The other day was the 5th anniversary of Trunk Muzik, the mixtape that briefly made Yelawolf seem like an exciting new voice who could maybe create a path to stardom that didn't resemble one other white rappers had taken before. And then he signed with Eminem and did a terrible single with Kid Rock and got left in the dust commercially by the Macklemore and Mac Millers. And then he turned up with a new song in one of the final episodes of "Sons of Anarchy" that sounded like something you'd hear on "Sons Of Anarchy," and it's been climbing up the alt rock charts lately. It's easy to be cynical about this somewhat Everlast-y latest turn, but it actually feels very naturally Yelawolf to me, makes me slightly more optimistic about his career than I was before.

5. Lorde - "Yellow Flicker Beat"
It's funny how this track feels like a huge step up from the skeletal production of Pure Heroine, and then the Hunger Games: Mockingjay Part 1 soundtrack includes a Kanye remix of the song that boringly strips it back down to that production style.

6. James Newton Howard f/ Jennifer Lawrence - "The Hanging Tree"
After so much energy went into having a hip platinum artist like Lorde oversee the whole Mockingjay soundtrack, it's ironic that the one song in the movie that was left off the album is now the biggest hit from the whole Hunger Games franchise (and of course, they re-released the album to include it). Jennifer Lawrence isn't much of a singer and knows it, but I'm glad they didn't just dub in Lorde's voice like she suggested, it works in the context of the movie really well and I like the unlikely spontaneity of it also becoming a radio hit. The dance mix some stations play is awful, though, almost as bad as the one for "Take Me To Church."
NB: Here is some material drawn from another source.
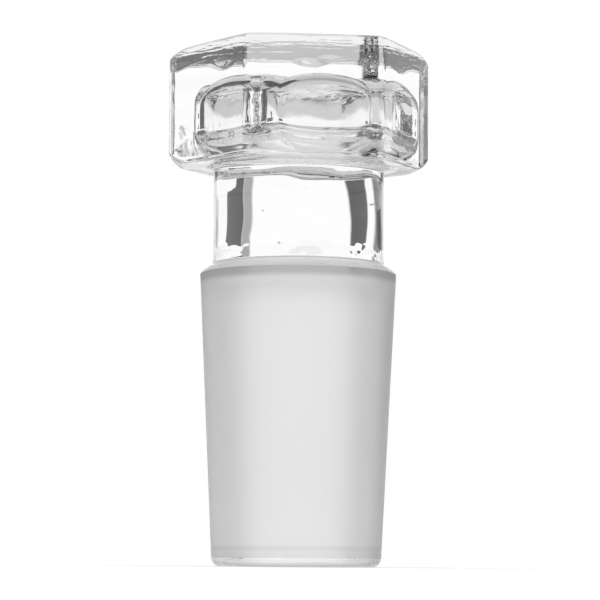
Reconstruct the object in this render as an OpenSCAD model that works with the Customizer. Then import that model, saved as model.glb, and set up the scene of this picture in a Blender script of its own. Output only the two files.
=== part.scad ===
// Solid glass stopper with a standard-taper ground plug, a clear round neck and a
// hexagonal grip head that is moulded hollow to keep the thick glass light.
// Millimetres. Z runs up the axis; the plug's narrow flat end sits on z = 0.

/* [Ground plug] */
// Diameter of the ground cone at its large end
joint_d = 18.8; // [17:0.1:30]
// Length of the ground cone along the axis
joint_len = 26.8; // [20:0.1:40]
// Taper of the ground cone: diameter lost per millimetre of length
joint_taper = 0.1; // [0.05:0.005:0.14]
// Radius of the fire-polished rim round the flat end
rim_r = 0.8; // [0.2:0.1:1.2]

/* [Neck] */
// Height of the sloping shoulder between the cone and the neck
shoulder_h = 1.1; // [0.6:0.1:2]
// How far the corner at the cone's large end is rounded
shoulder_r = 0.35; // [0.1:0.05:0.5]
// Diameter of the neck
neck_d = 16.4; // [12:0.1:17]
// Length of the neck, from the shoulder to the head
neck_len = 9.5; // [6:0.1:16]
// How far the neck swells where it meets the shoulder
neck_swell = 0.14; // [0:0.02:0.3]
// Height of that swelling
swell_h = 2.4; // [1:0.2:4]
// Height of the cove that leads from the neck into the underside of the head
cove_h = 0.8; // [0.3:0.1:1.5]
// How far the cove spreads out under the head
cove_w = 1.5; // [0.5:0.1:2]

/* [Head] */
// Width of the head across two opposite flats
head_flats = 22.25; // [20:0.25:30]
// Height of the head
head_h = 11.4; // [9:0.1:16]
// Radius of the six upright edges
edge_r = 0.9; // [0.4:0.1:2.4]
// Radius of the rounding round the top face
top_r = 0.5; // [0.3:0.1:1.4]
// Radius of the rounding round the underside
bottom_r = 1.3; // [0.5:0.1:1.4]
// How far the middle of the top face stands above its edge
crown = 0.2; // [0:0.05:0.6]

/* [Hollow in the head] */
// Thickness of the glass at the flats
wall = 2.8; // [1.8:0.1:3.5]
// Thickness of the glass over the hollow
ceiling = 3.4; // [2:0.1:4.5]
// Thickness of the glass between the neck and the hollow
hollow_floor = 1.2; // [1:0.1:3]
// Radius of the upright corners of the hollow
hollow_corner_r = 4; // [2:0.1:5]
// Radius of the hollow's other edges
hollow_edge_r = 1.9; // [0.5:0.1:2.4]
// How far the hollow lies off the axis, towards +X
hollow_shift = 0.7; // [0:0.05:0.8]

/* [Hidden] */

// Facets of a full turn on moulded corners, and steps in each arc of an outline and each roll
corner_fn = 48;
arc_steps = 8;
roll_steps = 6;
// Thickness of a slice through the moulded head, and the least radius of its corners
slice_h = 0.02;
least_r = 0.3;
// Radii of the crown's raised middle at its foot and its cap, as shares of the width across flats
crown_foot = 1 / 3;
crown_cap = 1 / 8;

base_r = (joint_d - joint_taper * joint_len) / 2;
joint_r = joint_d / 2;
neck_r = neck_d / 2;
shoulder_z = rim_r + joint_len;
neck_z = shoulder_z + shoulder_h;
head_z = neck_z + neck_len;

// Points of an arc round (x, z), from angle a0 to a1
function arc(x, z, r, a0, a1) =
    [for (i = [0 : arc_steps]) let (a = a0 + (a1 - a0) * i / arc_steps) [x + r * cos(a), z + r * sin(a)]];

// Neck radius at the height h above the shoulder: it eases out to the swollen foot
function swollen_r(h) = neck_r + neck_swell * pow(1 - h / swell_h, 2);

// Half section of everything that is round: rim, ground cone, shoulder, neck and cove.
// It reaches up into the head as far as the hollow's floor allows.
module turned_outline() {
    foot = neck_r + neck_swell;
    slope = atan2(shoulder_h, joint_r - foot);
    polygon(concat(
        [[0, 0]],
        arc(base_r - rim_r, rim_r, rim_r, -90, 0),
        [[joint_r, shoulder_z - shoulder_r]],
        [for (i = [1 : arc_steps]) let (a = (90 - slope) * i / arc_steps)
            [joint_r - shoulder_r * (1 - cos(a)), shoulder_z - shoulder_r * (1 - sin(a))]],
        [for (i = [0 : arc_steps]) let (h = swell_h * i / arc_steps) [swollen_r(h), neck_z + h]],
        [for (i = [0 : arc_steps]) let (a = 90 * i / arc_steps)
            [neck_r + cove_w * (1 - cos(a)), head_z - cove_h * (1 - sin(a))]],
        [[neck_r + cove_w, head_z + hollow_floor / 2], [0, head_z + hollow_floor / 2]]
    ));
}

// Hexagon with flats facing +Y and -Y and round corners, drawn in on all sides by inset
module rounded_hexagon(flats, corner_r, inset) {
    r = max(corner_r - inset, least_r);
    offset(r = r, $fn = corner_fn)
        circle(r = (flats / 2 - inset - r) / cos(30), $fn = 6);
}

// Hexagonal block with round upright corners and rolled edges, whose top may be crowned.
// It is skinned over its straight part, over slices of each roll and over the crown's middle.
module hex_block(flats, h, corner_r, roll_top, roll_bottom, crown) {
    side_top = h - crown - roll_top;
    hull() {
        translate([0, 0, roll_bottom])
            linear_extrude(side_top - roll_bottom)
                rounded_hexagon(flats, corner_r, 0);
        for (i = [0 : roll_steps - 1]) {
            a = 90 * i / roll_steps;
            translate([0, 0, roll_bottom * (1 - cos(a))])
                linear_extrude(slice_h)
                    rounded_hexagon(flats, corner_r, roll_bottom * (1 - sin(a)));
            translate([0, 0, side_top + roll_top * cos(a) - slice_h])
                linear_extrude(slice_h)
                    rounded_hexagon(flats, corner_r, roll_top * (1 - sin(a)));
        }
        if (crown > 0)
            translate([0, 0, h - crown / 2])
                cylinder(r1 = flats * crown_foot, r2 = flats * crown_cap, h = crown / 2, $fn = corner_fn);
    }
}

module stopper() {
    color("gainsboro", 0.6)
        difference() {
            union() {
                rotate_extrude($fn = 96)
                    turned_outline();
                translate([0, 0, head_z])
                    hex_block(head_flats, head_h, edge_r, top_r, bottom_r, crown);
            }
            translate([hollow_shift, 0, head_z + hollow_floor])
                hex_block(head_flats - 2 * wall, head_h - hollow_floor - ceiling, hollow_corner_r,
                          hollow_edge_r, hollow_edge_r, 0);
        }
}

stopper();
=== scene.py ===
import math

import bpy
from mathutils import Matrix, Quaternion, Vector, noise


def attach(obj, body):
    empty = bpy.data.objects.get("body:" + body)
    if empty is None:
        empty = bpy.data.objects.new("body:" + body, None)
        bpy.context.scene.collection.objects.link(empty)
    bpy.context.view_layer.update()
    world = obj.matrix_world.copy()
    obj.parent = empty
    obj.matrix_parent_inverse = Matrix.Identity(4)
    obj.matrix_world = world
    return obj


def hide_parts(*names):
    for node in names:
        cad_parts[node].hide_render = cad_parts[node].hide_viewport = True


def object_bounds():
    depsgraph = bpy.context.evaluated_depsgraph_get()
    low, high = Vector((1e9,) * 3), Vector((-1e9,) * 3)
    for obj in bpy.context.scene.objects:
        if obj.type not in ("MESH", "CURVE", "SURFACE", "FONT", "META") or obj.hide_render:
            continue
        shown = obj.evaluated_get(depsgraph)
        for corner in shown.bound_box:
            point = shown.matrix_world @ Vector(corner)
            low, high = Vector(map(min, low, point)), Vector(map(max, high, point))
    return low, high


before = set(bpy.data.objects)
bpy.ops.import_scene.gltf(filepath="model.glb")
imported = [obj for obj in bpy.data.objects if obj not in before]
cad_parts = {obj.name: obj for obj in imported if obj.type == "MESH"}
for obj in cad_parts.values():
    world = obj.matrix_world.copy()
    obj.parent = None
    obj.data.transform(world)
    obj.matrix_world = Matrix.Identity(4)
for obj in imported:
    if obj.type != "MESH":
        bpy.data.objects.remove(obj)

cad_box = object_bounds()

# ---------------------------------------------------------------------------------------------
# Ground plug. A solid glass cone, drawn down from rod and ground true with abrasive, so that it
# seals in its socket. Its narrow end is flat, and the flame has rounded the rim. Sizes are in
# millimetres, as on the glassblower's drawing.
# ---------------------------------------------------------------------------------------------
plug_small_r = 8.1
plug_large_r = 9.42
plug_top_z = 27.9
rim_r = 0.8
side_steps = 22
corner_steps = 20
plug_rows = 24
flat_shares = (0.03, 0.1, 0.2, 0.3, 0.4, 0.5, 0.6, 0.7, 0.8, 0.88, 0.95)

skin = []
skin_is_ground = []


def hexagon(apothem, corner_r, z):
    """A ring of points round a hexagon with flats facing +Y and -Y and round corners."""
    corner_r = max(corner_r, 0.02)
    half_side = (apothem - corner_r) * math.tan(math.radians(30))
    corner_at = (apothem - corner_r) / math.cos(math.radians(30))
    ring = []
    for side in range(6):
        facing = math.radians(60 * side - 90)
        along = facing + math.pi / 2
        for i in range(side_steps):
            s = half_side * (2 * i / side_steps - 1)
            ring.append((apothem * math.cos(facing) + s * math.cos(along),
                         apothem * math.sin(facing) + s * math.sin(along), z))
        middle = facing + math.radians(30)
        for i in range(corner_steps):
            turn = facing + math.radians(60) * i / corner_steps
            ring.append((corner_at * math.cos(middle) + corner_r * math.cos(turn),
                         corner_at * math.sin(middle) + corner_r * math.sin(turn), z))
    return ring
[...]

7. Taylor Swift - "Blank Space"
I like that T-Swift the club queen basically wrote a spiteful parody of the crazed serial dater she's depicted as in tabloids and made it into a #1 record. I don't think it's as good as "Shake It Off," but it has the same problem that her songs often have, that the bridge is weak and lets the whole thing down a little. I mean, "Don't say I didn't say I didn't warn you" is some lame fake clever nonsense.

8. Hunter Hayes - "Tattoo"
I try not to namedrop too much about my various minor run-ins with celebrities at work, but I will say this: I did a thing recently with a bunch of musical acts, and Hunter Hayes was by far the nicest, easily one of the friendliest famous people I've ever worked with, which reminded me that his last single was pretty good (although "I Want Crazy" is still his career highlight as far as I'm concerned). I feel like he was really getting positioned as 'the male Taylor Swift' and had a big platinum debut, but for some reason the follow-up just didn't have the same kind of success. I wouldn't count him out, though, he's a talented kid.
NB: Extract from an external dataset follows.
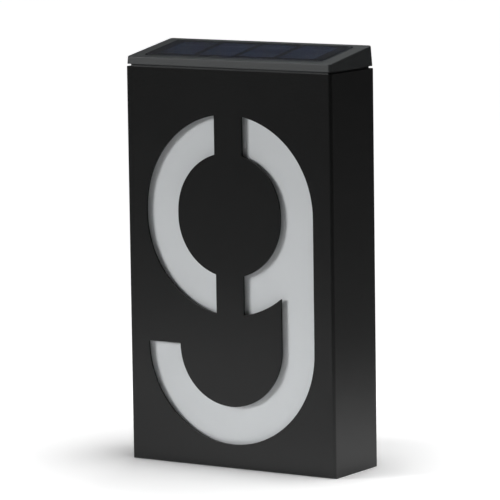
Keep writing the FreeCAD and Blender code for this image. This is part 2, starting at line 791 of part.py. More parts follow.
def make_chip():
    """Driver chip with gull-wing legs along both long sides."""
    x = driver_left + chip_inset_x
    y = driver_front_y + chip_inset_y
    z = driver_top_z
    solids = [block(x - chip_length / 2, x + chip_length / 2, y - chip_width / 2, y + chip_width / 2,
                    z + chip_standoff, z + chip_standoff + chip_height)]
    for i in range(chip_legs_a_side):
        leg_x = x + (i - (chip_legs_a_side - 1) / 2) * chip_leg_pitch
        for side in (-1, 1):
            near, far = sorted((side * chip_width / 2, side * (chip_width / 2 + chip_leg_reach)))
            knee0, knee1 = sorted((side * chip_width / 2, side * (chip_width / 2 + chip_leg / 2)))
            solids.append(block(leg_x - chip_leg / 2, leg_x + chip_leg / 2, y + near, y + far,
                                z, z + chip_leg / 2))
            solids.append(block(leg_x - chip_leg / 2, leg_x + chip_leg / 2, y + knee0, y + knee1,
                                z, z + chip_height / 2))
    return fused(solids)


def make_resistors():
    """A row of chip resistors, each with a soldered cap at either end."""
    chips = []
    for i in range(resistor_count):
        x = driver_left + resistor_inset_x + i * resistor_spacing
        y = driver_front_y + resistor_inset_y
        cap = resistor_cap
        body = block(x, x + resistor_width, y + cap, y + resistor_length - cap,
                     driver_top_z, driver_top_z + resistor_height)
        ends = [block(x, x + resistor_width, y0, y0 + cap, driver_top_z,
                      driver_top_z + resistor_height + resistor_solder)
                for y0 in (y, y + resistor_length - cap)]
        chips.append(fused([body] + ends))
    return Part.makeCompound(chips)


# ---- slide switch --------------------------------------------------------------------------------
def make_switch_body():
    """Switch case soldered to the board, with a slot in its back for the slider."""
    x0, x1 = switch_x - switch_length / 2, switch_x + switch_length / 2
    y0 = switch_back_y - switch_depth
    case = block(x0, x1, y0, switch_back_y, driver_top_z, driver_top_z + switch_height)
    reach = (switch_travel + slider_plate_length) / 2 + slide_clearance
    room_half = switch_height / 2 - switch_skin
    room = block(switch_x - reach, switch_x + reach,
                 switch_back_y - switch_skin - slider_plate - 2 * slide_clearance,
                 switch_back_y - switch_skin, switch_centre_z - room_half, switch_centre_z + room_half)
    slot_x = (switch_travel + knob_length) / 2 + slide_clearance
    slot_z = knob_height / 2 + slide_clearance / 2
    slot = block(switch_x - slot_x, switch_x + slot_x, switch_back_y - switch_skin - slide_clearance,
                 switch_back_y + overlap, switch_centre_z - slot_z, switch_centre_z + slot_z)
    return case.cut(Part.makeCompound([room, slot]))


def make_switch_slider():
    """Slider at its off stop: a guide plate inside the case and a knob that reaches through the wall."""
    x = switch_x - switch_travel / 2
    plate_y1 = switch_back_y - switch_skin - slide_clearance
    half = switch_height / 2 - switch_skin - slide_clearance
    plate = block(x - slider_plate_length / 2, x + slider_plate_length / 2, plate_y1 - slider_plate,
                  plate_y1, switch_centre_z - half, switch_centre_z + half)
    knob = block(x - knob_length / 2, x + knob_length / 2, plate_y1 - slider_plate / 2,
                 neck_half_y + knob_proud, switch_centre_z - knob_height / 2,
                 switch_centre_z + knob_height / 2)
    tip = [e for e in knob.Edges if e.CenterOfMass.y > neck_half_y + knob_proud - pick_reach]
    return fused([plate, knob.makeFillet(knob_round, tip)])


# ---- wires ---------------------------------------------------------------------------------------
def ring(centre, along, radius):
    """Many-sided outline round a point, square to the direction the wire starts in."""
    across = along.cross(Vector(0, 1, 0) if abs(along.y) < nearly_parallel else Vector(1, 0, 0)).normalize()
    beside = along.cross(across).normalize()
    corners = []
    for i in range(wire_sides + 1):
        turn = 2 * math.pi * (i + 0.5) / wire_sides
        corners.append(centre + across * (radius * math.cos(turn)) + beside * (radius * math.sin(turn)))
    return Part.makePolygon(corners)


def flat_end(centre, size_x, size_y):
    """Outline of a flat twin lead that starts upright."""
    x, y = size_x / 2, size_y / 2
    corners = [centre + Vector(dx, dy, 0) for dx, dy in ((-x, -y), (x, -y), (x, y), (-x, y), (-x, -y))]
    return Part.makePolygon(corners)


def lead(name, points, section, area):
    """A wire of straight runs joined by tangent arcs, each as large as its two runs allow."""
    edges = []
    bends = []
    start = points[0]
    for before, corner, after in zip(points, points[1:], points[2:]):
        to_here = (corner - before).normalize()
        onward = (after - corner).normalize()
        half_turn = to_here.getAngle(onward) / 2
        setback = bend_share * min((corner - before).Length, (after - corner).Length)
        bend = setback / math.tan(half_turn)
        middle = (onward - to_here).normalize() * (bend / math.cos(half_turn) - bend)
        enter = corner - to_here * setback
        leave = corner + onward * setback
        edges.append(Part.LineSegment(start, enter).toShape())
        edges.append(Part.Arc(enter, corner + middle, leave).toShape())
        bends.append(round(bend, 1))
        start = leave
    edges.append(Part.LineSegment(start, points[-1]).toShape())
    path = Part.Wire(edges)
    wire = path.makePipeShell([section], True, False)
    share = wire.Volume / (area * path.Length)
    print(f"{name}: bends {bends}, volume over section times length {share:.4f}")
    return wire


def single_lead(name, points):
    section = ring(points[0], (points[1] - points[0]).normalize(), wire_radius)
    area = wire_sides / 2 * wire_radius ** 2 * math.sin(2 * math.pi / wire_sides)
    return lead(name, points, section, area)


def twin_lead(name, points, size_x, size_y):
    """Two wires moulded side by side; the route lies in a plane square to the wider way."""
    return lead(name, points, flat_end(points[0], size_x, size_y), size_x * size_y)


def solar_lead_centre():
    """Plan position of the panel's wires, above the middle of the driver board."""
    return driver_left + solar_lead_inset_x, driver_front_y + solar_lead_inset_y


def panel_underside(y):
    rise = (adhesive_thickness - recess_depth) / math.cos(math.radians(slope_angle))
    return slope_height(y) + rise


def make_solar_lead():
    """Twin lead of the panel, from under its board down to the driver board."""
    x, y = solar_lead_centre()
    high = panel_underside(y - wire_radius)
    reach = (high - driver_top_z) / 3
    return twin_lead("solar_lead", [
        Vector(x, y, high), Vector(x, y, high - reach),
        Vector(x, y - solar_lead_sway, high - 2 * reach), Vector(x, y - solar_lead_sway, driver_top_z),
    ], 4 * wire_radius, 2 * wire_radius)


def make_lamp_lead():
    """Twin lead from the lamp board, in an arch over the edge of the driver board."""
    foot_x = driver_left - lamp_lead_outside
    top_x = driver_left + lamp_lead_inside
    y = lamp_row_y
    high = driver_top_z + lamp_lead_rise
    return twin_lead("lamp_lead", [
        Vector(foot_x, y, base_top_z + lamp_board_thickness), Vector(foot_x, y, high),
        Vector(top_x, y, high), Vector(top_x, y, driver_top_z),
    ], 2 * wire_radius, 4 * wire_radius)


def make_battery_lead_plus():
    """Wire from the left contact, over the cradle's wall and along in front of the cell."""
    x = plus_wall_x + contact_thickness / 2
    y = -saddle_half_width - battery_lead_gap
    top = base_top_z + cradle_wall_height
    low = base_top_z + battery_lead_lift
    foot_x = driver_left + battery_plus_foot_x
    foot_y = driver_front_y + battery_plus_foot_y
    run = (driver_left - x) / 4
    return single_lead("battery_lead_plus", [
        Vector(x, 0, top), Vector(x, 0, top + lead_arch),
        Vector(x, y + lead_arch, top + lead_arch - lead_arch_fall),
        Vector(x + run / 3, y, low + lead_dip),
        Vector(x + run, y, low),
        Vector(x + 3 * run, y - lead_bow, low + lead_bow_rise),
        Vector(driver_left, y + lead_climb_in, low + lead_climb),
        Vector(foot_x, foot_y, driver_top_z + lead_foot_drop),
        Vector(foot_x, foot_y, driver_top_z),
    ])


def make_battery_lead_minus():
    """Short wire from the leaf contact over to the driver board."""
    x = minus_wall_x - contact_thickness / 2
    top = base_top_z + cradle_wall_height
    foot_x = driver_left + battery_minus_foot_x
    foot_y = driver_front_y + battery_minus_foot_y
    return single_lead("battery_lead_minus", [
        Vector(x, 0, top), Vector(x, 0, top + lead_arch),
        Vector(foot_x, foot_y, top + lead_arch - 2 * lead_arch_fall),
        Vector(foot_x, foot_y, driver_top_z),
    ])


nodes = {
    "sleeve": make_sleeve,
    "diffuser": make_diffuser,
    "diffuser_tape": make_diffuser_tape,
    "back_cover": make_back_cover,
    "reflector": make_reflector,
    "head_cover": make_head_cover,
    "head_base": make_head_base,
    "base_screws": make_base_screws,
    "panel_adhesive": make_panel_adhesive,
    "panel_board": make_panel_board,
    "solar_cells": make_solar_cells,
    "panel_resin": make_panel_resin,
    "lamp_lens": make_lamp_lens,
    "lamp_board": make_lamp_board,
    "lamps": make_lamps,
    "battery": make_battery,
    "plus_contact": make_plus_contact,
    "minus_contact": make_minus_contact,
    "driver_board": make_driver_board,
    "driver_coil": make_coil,
    "driver_capacitor": make_capacitor,
    "driver_chip": make_chip,
    "driver_resistors": make_resistors,
    "switch_body": make_switch_body,
    "switch_slider": make_switch_slider,
    "solar_lead": make_solar_lead,
    "lamp_lead": make_lamp_lead,
    "battery_lead_plus": make_battery_lead_plus,
    "battery_lead_minus": make_battery_lead_minus,
}

os.makedirs("parts", exist_ok=True)
for name, make in nodes.items():
    shape = make()
    shape.exportStep(os.path.join("parts", name + ".step"))
    print(f"{name}: {len(shape.Solids)} solid(s), {shape.Volume:.1f} mm3, valid {shape.isValid()}")
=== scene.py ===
import json
import math

import bmesh
import bpy
from mathutils import Matrix, Vector


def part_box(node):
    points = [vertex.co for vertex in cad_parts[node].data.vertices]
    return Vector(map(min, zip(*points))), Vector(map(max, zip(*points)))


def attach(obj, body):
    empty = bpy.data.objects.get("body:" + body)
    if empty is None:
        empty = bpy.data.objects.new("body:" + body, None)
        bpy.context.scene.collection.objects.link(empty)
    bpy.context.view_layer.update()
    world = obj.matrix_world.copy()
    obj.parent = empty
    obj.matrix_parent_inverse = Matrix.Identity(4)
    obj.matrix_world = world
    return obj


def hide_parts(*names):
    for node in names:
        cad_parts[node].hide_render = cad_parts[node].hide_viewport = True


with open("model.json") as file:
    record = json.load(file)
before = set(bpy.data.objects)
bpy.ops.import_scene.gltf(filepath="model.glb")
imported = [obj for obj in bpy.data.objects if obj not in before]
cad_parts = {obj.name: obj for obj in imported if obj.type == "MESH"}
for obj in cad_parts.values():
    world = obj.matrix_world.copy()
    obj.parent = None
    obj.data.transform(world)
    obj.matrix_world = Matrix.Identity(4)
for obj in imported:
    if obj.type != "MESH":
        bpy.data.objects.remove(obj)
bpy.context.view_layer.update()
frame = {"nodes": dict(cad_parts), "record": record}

mm = 0.001


# ---- The view ------------------------------------------------------------------------------------
# The sign stands on a pale floor, seen from its right and from a little above its top, by a camera
# nearly two metres away. One broad soft lamp stands to the front left, and small ones light the lid,
# the floor beside the sign and the back.
camera_place = (1.025376, -1.588666, 0.355999)
camera_right = (0.840913, 0.540991, -0.013906)
camera_up = (-0.060253, 0.119131, 0.991049)
camera_back = (0.537805, -0.832548, 0.132776)
camera_lens = 288.0

camera = bpy.data.objects.new("view", bpy.data.cameras.new("view"))
camera.data.lens = camera_lens
camera.data.sensor_width = 36.0
camera.data.clip_start = 0.05
camera.data.clip_end = 30.0
facing = Matrix((camera_right, camera_up, camera_back)).transposed()
camera.matrix_world = Matrix.Translation(camera_place) @ facing.to_4x4()
bpy.context.scene.collection.objects.link(camera)
bpy.context.scene.camera = camera
bpy.context.scene.view_settings.view_transform = "Standard"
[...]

9. Jay Rock f/ Kendrick Lamar and Chantal - "Pay For It"
Jay Rock has this weird place in the TDE pecking order as the guy who was the first nationally visible artist on the label who's been the least visible member of Black Hippy in the last few years. He hasn't released an album or even a mixtape since 2011, but he's killed so many features and seems to have a lot of potential, but he's just been sitting on the shelf while everyone else gets their shine. This single indicates that he's willing to play the industry game more than Ab-Soul, though, and I could see him making a major label album less half-assed and conflicted than ScHoolboy Q's was. This probably wasn't the best foot forward, just in the sense of it being folded into a Beats ad campaign that only used the Kendrick verse, but it's a good song.
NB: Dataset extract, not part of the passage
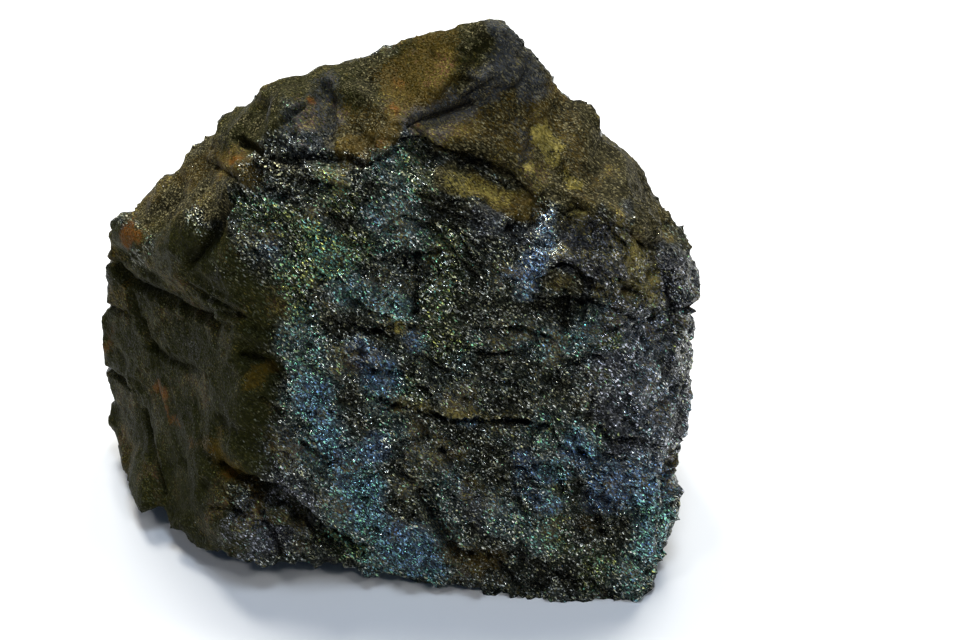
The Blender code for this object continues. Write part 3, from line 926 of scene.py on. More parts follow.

10. Morgan James - "Call My Name"
The whole Postmodern Jukebox thing is kind of corny, but their version of Maroon 5's "Maps" is kind of amazing and made me really dig a song I'd been on the fence about, and made me pay attention to the singer, Morgan James, who released a record of her own recently. The single from it is a cover of Prince's "Call My Name," which was a minor R&B radio hit in 2004 and easily one of my favorite things he's written since the '90s, just a gorgeous song (although I've always been more partial to his quiet storm "Slow Love" mode than a lot of other people). The Morgan James version isn't as good as the original, but she puts a nice twist on it and is just an incredible vocalist.

Worst Single of the Month: Maroon 5 - "Animals"
Although I did come around on "Maps" as a more defensible example of nu-Maroon 5, the follow-up is really pretty dire. I was in the car a while back with my wife, who hadn't heard it, when it came on the radio, and I was like "You gotta hear how terrible this is, Adam Levine howls like a wolf." And then, even though I'd warned her, her expression as she heard the howl was just priceless, she was just totally appalled.